We have looked at the fact that mining is very processor- intensive and costs money to run the machine and keep it cool. Rather cleverly, some companies have been using your visit to their website to briefly use your processor to mine some hashes. This came to the fore at the end of September 2017, when code to mine coins was found on CBS’s Showtime and Showtime Anytime websites. Further investigation showed potential malevolent activity rather than CBS trying to make a few extra dollars. The JavaScript injected into the site carried the payment address and some unique code including the following strings:

coinhive.anonymous(‘
and
coin-hive.com/lib/coinhive.min.js

A search on these strings on source code search site www.publicwww.com revealed almost 14,000 sites that contained the same code at the time of writing. Although not illegal per se, it’s certainly underhanded if sites are adding this code on purpose. You could even argue that it’s stealing processor cycles.

Pirate Bay admitted the same idea, but they were honest about it, suggesting that it could offset or reduce advertising on the site. This is quite a good idea if customers don’t mind—perhaps a site visitor could opt in or out of this service.

Private Key Phishing –

Although not strictly mining fraud, several software tools are available for free download that purport to do coin mining.
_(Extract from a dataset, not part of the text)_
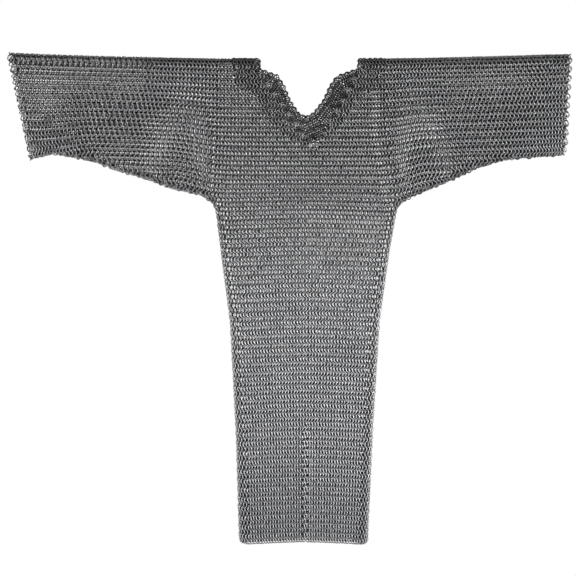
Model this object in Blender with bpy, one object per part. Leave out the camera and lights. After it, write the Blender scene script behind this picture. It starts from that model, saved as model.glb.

In the setup process, it asks you to enter your private key for payment! Those who are not well-informed are easily taken in by this.

Stealing Power

For years, criminals have been siphoning power from neighbors or straight from the grid to provide the lighting and heating for growing marijuana. The same process of stealing power could be very useful to a cryptocurrency miner because it would remove a significant proportion of the cost of mining.